Maple’s cookie, made using refined white and light brown sugar, may have developed a cult following, “but sugar was not the only problem”, Griswold added.
Prior to being acquired, Maple had raised its prices by quietly adding a delivery fee and changing the way it calculated sales tax.
Aside from the $25m Series A closed in 2015, Griswold noted sources close to Maple said it had closed another round – albeit undisclosed and at a significantly lower valuation. The firm was also $10m in debt and its sales had plummetted by 41% between March 2016 to March 2017.
Sources cited by Griswold also said Maple failed to become profitable on a per-order level.
The partnership
Then came the announcement. In a blog post published yesterday (8th May), Maple’s co-founders detailed the reasons why the firm would cease operating in New York – incidentally the only city where it was active in the first place.
“We set out two years ago with a big idea about a new approach to food delivery and the lofty ambition of turning an industry on its head. Since then, we’ve accomplished many things we’re incredibly proud of.
“We built a brand that struck a chord with our customers and developed hundreds of menu items, allowing us to serve millions of meals to supportive and loyal customers such as yourself.
“We built some truly exceptional software, allowing us not only to collect, bundle and route orders with unprecedented throughput, but to drive efficiency at every step of our process – from ingredient sourcing, all the way through delivery completion (resulting in over a million miles logged by our delivery team members),” reads the announcement.
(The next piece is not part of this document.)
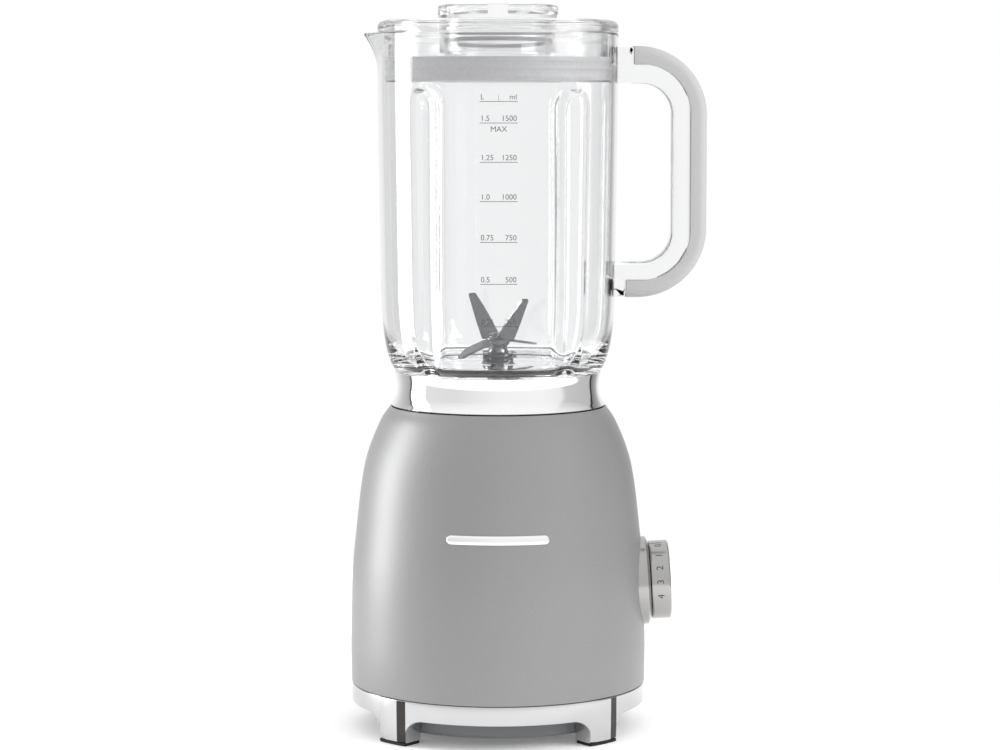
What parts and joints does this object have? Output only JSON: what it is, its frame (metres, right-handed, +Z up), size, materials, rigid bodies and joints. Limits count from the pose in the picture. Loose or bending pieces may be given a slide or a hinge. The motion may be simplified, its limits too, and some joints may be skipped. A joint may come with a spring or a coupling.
{
  "type": "countertop blender",
  "caption": "Countertop blender with a clear jug on a domed metal motor base; jug, lid, filler cap, speed knob and blades move.",
  "frame": {"origin": "on the motor axis, in the plane that the rubber feet stand on", "axes": "+Z up along the motor axis, +X towards the handle and the speed knob, -X towards the spout, -Y towards the front with the badge bar"},
  "size_m": [0.1961, 0.1636, 0.3986],
  "materials": {
    "housing_paint": "fine satin metallic paint over a die-cast housing",
    "chrome_trim": "bright mirror plating",
    "satin_metal": "satin, fine turned lines",
    "clear_plastic": "clear, polished",
    "grip_grey": "soft-touch, fine grain",
    "seal_grey": "soft silicone",
    "black_plastic": "fine moulded grain",
    "grey_plastic": "fine moulded grain",
    "black_rubber": "matte",
    "blade_steel": "ground faces, bright edges",
    "screw_steel": "zinc plated",
    "cast_metal": "as cast",
    "lamination_steel": "stacked sheets",
    "copper_wire": "enamelled wire",
    "carbon": "pressed carbon",
    "circuit_board": "coated board",
    "bearing_bronze": "sintered"
  },
  "bodies": {
    "base": {"body_shell": "housing_paint", "badge_bar": "chrome_trim", "foot_ring": "chrome_trim", "foot_pads": "black_rubber", "base_screws": "screw_steel", "bottom_plate": "grey_plastic", "cord_gland": "black_rubber", "lower_bearing": "screw_steel", "upper_bearing": "screw_steel", "lower_bracket": "cast_metal", "upper_bracket": "cast_metal", "stator_core": "lamination_steel", "field_coils": "copper_wire", "motor_bolts": "screw_steel", "motor_screws": "screw_steel", "motor_dampers": "black_rubber", "brush_holders": "black_plastic", "carbon_brushes": "carbon", "brush_springs": "screw_steel", "control_board": "circuit_board", "switch_body": "black_plastic", "jug_seat": "black_plastic", "interlock_switch": "black_plastic", "knob_flange": "satin_metal"},
    "rotor": {"motor_shaft": "screw_steel", "rotor_core": "lamination_steel", "armature_winding": "copper_wire", "commutator": "copper_wire", "cooling_fan": "grey_plastic", "drive_coupling": "black_plastic"},
    "knob": {"knob": "satin_metal", "knob_spindle": "screw_steel"},
    "interlock": {"interlock_plunger": "grey_plastic"},
    "jug": {"jug_body": "clear_plastic", "handle_grip": "grip_grey", "collar": "chrome_trim", "locking_ring": "black_plastic", "jug_gasket": "seal_grey", "blade_base": "blade_steel", "bearing_bushes": "bearing_bronze", "shaft_seal": "black_rubber"},
    "blades": {"blade_shaft": "blade_steel", "blade_spacer": "blade_steel", "lower_blade": "blade_steel", "upper_blade": "blade_steel", "blade_nut": "blade_steel", "driven_coupling": "black_plastic"},
    "lid": {"lid": "clear_plastic", "lid_seal": "seal_grey"},
    "cap_ring": {"cap_seal": "seal_grey"},
    "cap": {"filler_cap": "clear_plastic"}
  },
  "joints": [
    {"name": "jug_lift", "type": "slide", "parent": "base", "child": "jug", "axis": [0, 0, 1], "range_m": [0, 0.06]},
    {"name": "lid_lift", "type": "slide", "parent": "jug", "child": "lid", "axis": [0, 0, 1], "range_m": [0, 0.05]},
    {"name": "cap_lift", "type": "slide", "parent": "lid", "child": "cap_ring", "axis": [0, 0, 1], "range_m": [0, 0.035]},
    {"name": "cap_turn", "type": "hinge", "parent": "cap_ring", "child": "cap", "pos_m": [0, 0, 0.385], "axis": [0, 0, 1], "range_deg": [0, 45]},
    {"name": "knob_turn", "type": "hinge", "parent": "base", "child": "knob", "pos_m": [0.0806, 0, 0.0804], "axis": [-0.9986, 0, -0.0523], "range_deg": [-22, 88]},
    {"name": "rotor_spin", "type": "hinge", "parent": "base", "child": "rotor", "pos_m": [0, 0, 0.1], "axis": [0, 0, 1], "continuous": true},
    {"name": "blade_spin", "type": "hinge", "parent": "jug", "child": "blades", "pos_m": [0, 0, 0.2], "axis": [0, 0, 1], "continuous": true},
    {"name": "interlock_travel", "type": "slide", "parent": "base", "child": "interlock", "axis": [0, 0, 1], "range_m": [0, 0.0024]}
  ],
  "couplings": [
    {"joint": "blade_spin", "follows": "rotor_spin", "ratio": 1},
    {"joint": "interlock_travel", "follows": "jug_lift", "ratio": 0.04}
  ]
}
Despite all of Maple’s victories to date, the founders noted they had many challenges yet to overcome and following months of soul searching, the entrepreneurs say they realised something needed to change.
“The more time we spent trying to answer this question, the more evident it became that of all the paths we had contemplated, the most compelling next step in Maple’s story involved a shift from our current approach.
“While an incredibly difficult decision for us given the effect on our core operations, it became clear that we needed to close the Maple operation here in New York and look for a partner with and look for a partner with scale – one that would allow us to leverage all that we had built across a broader platform,” the post adds.
Deliveroo may struggle to get its drivers and UK MPs on its side, but the one thing it certainly has is scale and having this in a market which reportedly contributed £9bn to the UK economy in 2014 is certainly a powerful thing.
The UK tech behemoth may be busy competing against the likes of UberEats, which admittedly got off to a rocky start in the UK, as it strives to capture as much of the market as possible, but one cannot help but wonder whether this is the beginning of Deliveroo’s acquisition drive and if so, who’s next?